Spring cleaning is how I have spent at least a portion of my lonely invalid’s Spring Break. I get to walk the dog and clean the house while my family is enjoying the somewhat chilly beaches of Florida’s panhandle. Well, it isn’t all misery. As I was cleaning in the library upstairs, I came across a set of drawings from the 1980’s that I had been looking everywhere for. You have no idea what kind of treasure exists under stuff until you start putting stuff in other places. I picked stuff up, and low and behold… treasure. How long since I last moved that stuff? I have no idea. Stuff moves around in the library constantly. Some of the books fly off the shelves in the middle of the night, I swear it. But this stuff wasn’t books, so it was becoming a permanent accretion of stuff. Not yet icky stuff, but it was painter stuff, brushes and oil paints and mixing bowls and acrylic paints and linseed oil and all kinds of stuff that can become very icky in an upstairs room in Texas with no air conditioning.

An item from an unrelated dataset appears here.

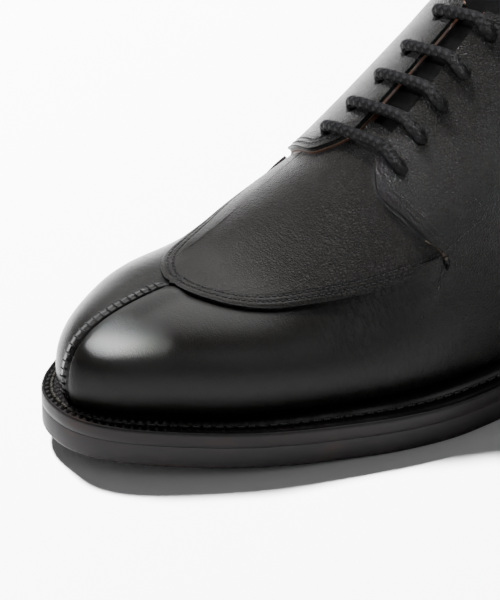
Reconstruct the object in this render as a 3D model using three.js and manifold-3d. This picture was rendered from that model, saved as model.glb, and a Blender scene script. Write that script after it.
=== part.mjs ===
// A left derby shoe with a split toe, a lapped apron, five rows of lacing, a welt and a rubber sole.
// Millimetres, +Z up. The toe points to -Y and the outer side of the foot is at +X.
import * as THREE from 'three';
import { mergeVertices } from 'three/addons/utils/BufferGeometryUtils.js';
import Module from 'manifold-3d';

// Main sizes
const LENGTH = 302;              // outsole, heel to toe
const BALL_WIDTH = 108;          // outsole across the ball
const INSTEP_HEIGHT = 96;        // top of the facings above the welt
const BACK_HEIGHT = 58;          // back of the collar above the welt
const HEEL_HEIGHT = 22;          // floor to the underside of the outsole at the heel
const TOE_SPRING = 6.3;          // rise of the sole at the tip of the toe

// Sole pieces
const OUTSOLE = 7.6;
const MIDSOLE = 2.1;
const WELT = 2.3;
const INSOLE = 2.4;
const TOP_PIECE = 6;             // rubber under the heel
const SOLE_LEDGE = 10;           // widest part of the welt outside the upper
const EDGE_BEVEL = 0.7;
const HEEL_INSET = 1;            // heel block inside the outsole's edge
const BREAST_HOLLOW = 4;         // depth of the curve in the front of the heel
const GAP = 0.3;                 // clearance between pieces that touch
const FOOT_GAP = 0.5;            // clearance under the curved foot of the upper

// Upper pieces
const WALL = 2.2;                // outer leather, stiffener and lining
const OVERLAY = 1.3;             // apron and tongue leather
const SEAM_RISE = 1;             // split seam above the toe
const SEAM_HALF = 3.4;
const FACING_GAP_TOP = 3.2;      // half of the throat at the top of the facings
const FACING_GAP_FOOT = 5.4;     // half of the throat at its foot
const EYELET_SETBACK_TOP = 5;    // eyelet behind the facing's edge, at the top
const EYELET_SETBACK_FOOT = 8.2; // and at the foot of the throat
const EYELET_RADIUS = 2.2;
const LACE_RADIUS = 1.7;

// Stations are shares of LENGTH from the heel. centre and half are shares of BALL_WIDTH,
// outer and inner are shares of SOLE_LEDGE on the two sides of the foot.
const SOLE_SECTIONS = [
  { station: 0.00, centre: 0.000, half: 0.325, outer: 0.36, inner: 0.36 },
  { station: 0.08, centre: 0.000, half: 0.326, outer: 0.36, inner: 0.36 },
  { station: 0.20, centre: 0.004, half: 0.322, outer: 0.40, inner: 0.36 },
  { station: 0.33, centre: 0.024, half: 0.318, outer: 0.50, inner: 0.42 },
  { station: 0.45, centre: 0.034, half: 0.386, outer: 0.66, inner: 0.52 },
  { station: 0.55, centre: 0.024, half: 0.480, outer: 0.86, inner: 0.72 },
  { station: 0.65, centre: 0.008, half: 0.499, outer: 1.00, inner: 0.95 },
  { station: 0.72, centre: -0.016, half: 0.479, outer: 0.98, inner: 1.00 },
  { station: 0.80, centre: -0.047, half: 0.424, outer: 0.92, inner: 1.00 },
  { station: 0.88, centre: -0.070, half: 0.362, outer: 0.82, inner: 0.76 },
  { station: 0.94, centre: -0.069, half: 0.293, outer: 0.76, inner: 0.38 },
  { station: 1.00, centre: -0.085, half: 0.257, outer: 0.56, inner: 0.54 },
];
const TOE_ROUND = { start: 0.78, power: 2.34 };
const HEEL_ROUND = { start: 0.12, power: 2.3 };

// The sole is flat on the floor between these stations, and again under the heel.
const TREAD = { seat: 0.31, back: 0.60, front: 0.68, springPower: 1.9, waistPower: 2.4 };
const HEEL_BREAST = 0.285;

// The ridge line along the top of the foot. side is a share of BALL_WIDTH and rise of INSTEP_HEIGHT.
// crown and wall shape the cross-section, as shares of its half width and of its height,
// and bulge is its overhang at the welt, as a share of SOLE_LEDGE.
const RIDGE = [
  { station: 0.10, side: 0.000, rise: 0.83, crown: 0.84, wall: 0.55, bulge: 0.20 },
  { station: 0.20, side: 0.004, rise: 0.89, crown: 0.78, wall: 0.58, bulge: 0.24 },
  { station: 0.30, side: 0.014, rise: 0.96, crown: 0.66, wall: 0.56, bulge: 0.26 },
  { station: 0.40, side: 0.030, rise: 1.08, crown: 0.56, wall: 0.54, bulge: 0.30 },
  { station: 0.48, side: 0.040, rise: 1.03, crown: 0.46, wall: 0.54, bulge: 0.36 },
  { station: 0.53, side: 0.038, rise: 0.923, crown: 0.41, wall: 0.54, bulge: 0.39 },
  { station: 0.57, side: 0.030, rise: 0.826, crown: 0.405, wall: 0.525, bulge: 0.40 },
  { station: 0.61, side: 0.022, rise: 0.720, crown: 0.41, wall: 0.52, bulge: 0.40 },
  { station: 0.65, side: 0.010, rise: 0.612, crown: 0.435, wall: 0.52, bulge: 0.40 },
  { station: 0.69, side: -0.010, rise: 0.521, crown: 0.49, wall: 0.54, bulge: 0.39 },
  { station: 0.73, side: -0.031, rise: 0.438, crown: 0.56, wall: 0.57, bulge: 0.37 },
  { station: 0.77, side: -0.051, rise: 0.365, crown: 0.645, wall: 0.61, bulge: 0.36 },
  { station: 0.81, side: -0.068, rise: 0.318, crown: 0.75, wall: 0.66, bulge: 0.36 },
  { station: 0.86, side: -0.081, rise: 0.304, crown: 0.86, wall: 0.71, bulge: 0.36 },
];
const RIDGE_TOE = { start: 0.80, reach: 0.05, span: 0.15 };
const RIDGE_HEEL = { start: 0.20, reach: 0.06, span: 0.18 };

// Height of the collar above the welt, as shares of BACK_HEIGHT on the two sides of the foot.
const COLLAR = [
  { station: 0.00, outer: 1.00, inner: 1.00 },
  { station: 0.06, outer: 0.97, inner: 0.97 },
  { station: 0.15, outer: 0.87, inner: 0.89 },
  { station: 0.25, outer: 0.81, inner: 0.84 },
  { station: 0.35, outer: 1.00, inner: 1.03 },
  { station: 0.42, outer: 1.25, inner: 1.27 },
  { station: 0.48, outer: 1.50, inner: 1.50 },
  { station: 0.53, outer: 1.58, inner: 1.57 },
];
const FACING_TOP = 0.522;        // station where the collar meets the facing
const ANKLE = 0.25;              // station of the lowest part of the collar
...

So, let me give you a look at what I found before I start trying to turn it into writer’s stuff and Paffooney posts.
This first picture is called Bobby, because Bobby Zeffer sat for the portrait of the boy. (You are aware that I don’t use people’s real names in my work. So, Bobby, if you read this post and see this picture, you will have to remember that it is really you.) (No chance of that, though. Bobby is not illiterate, but I know he hates to read.) I could also call it Horatio T. Dogg, because that is the name of the talking dog detective who smokes a pipe and wears a hat and was the main character of a mystery novel that became too silly to finish. It turned out to be one of those stories where I reached the point of having a Tyrannosaurus leap out of a wormhole and eat all the main characters. I gave up on that story rather abruptly.
The second picture is rather obviously Robert Newton playing the part of Long John Silver in the Disney version of Treasure Island. I was still in my twenties when I drew this. I was inspired to try my hand at further portraiture because the picture of Bobby turned out to actually look like him.
The third picture is the reason I was desperate to find these old drawings. It is one of my prescient pictures. I drew it in the 1980’s from an image that haunted my dreams as a young teacher. I later realized how remarkable it was while I was teaching in Cotulla in about 2000. The girl was in my seventh grade fifth period English class. I can’t tell you how many times I had to dig this picture out and stare at her face. Almost twenty years before, six or seven years before she was even born, I drew this girl, and it looks exactly like her. I became even more mystified by this portrait when the boy walked into my classroom last year. He was from Africa. Eritrea to be precise. He was a wonderful, soft-spoken, highly-intelligent boy with a deep Christian faith in God. I almost went crazy searching for this picture so I could compare what I had drawn to the real boy. It turns out he has a bit less hair in real life and a small scar above his left eye. How did I not see that in my dream?
The last picture was designed as a cover for my graphic novel Hidden Kingdom. I have recently revisited that project and I am thinking now more strongly than ever of trying to finish it. I can do a lot of drawing with my arthritic hands as long as I only do a little bit at a time. And this whole drawing thing, this raging addiction, has finally become fun again now that I am retired and have the time to do stuff. Not icky stuff… Treasure!




Way to go, finding treasure in your stuff! Beautiful drawings. Thanks for posting them for all of us to see. 🙂 ❤
You are most welcome. Thank you for seeing something beautiful in the goofy kind of stuff I draw.
Woo, awesome story to go along with the drawings too! Nice work!
Glad you liked it. I like your art blog very much too.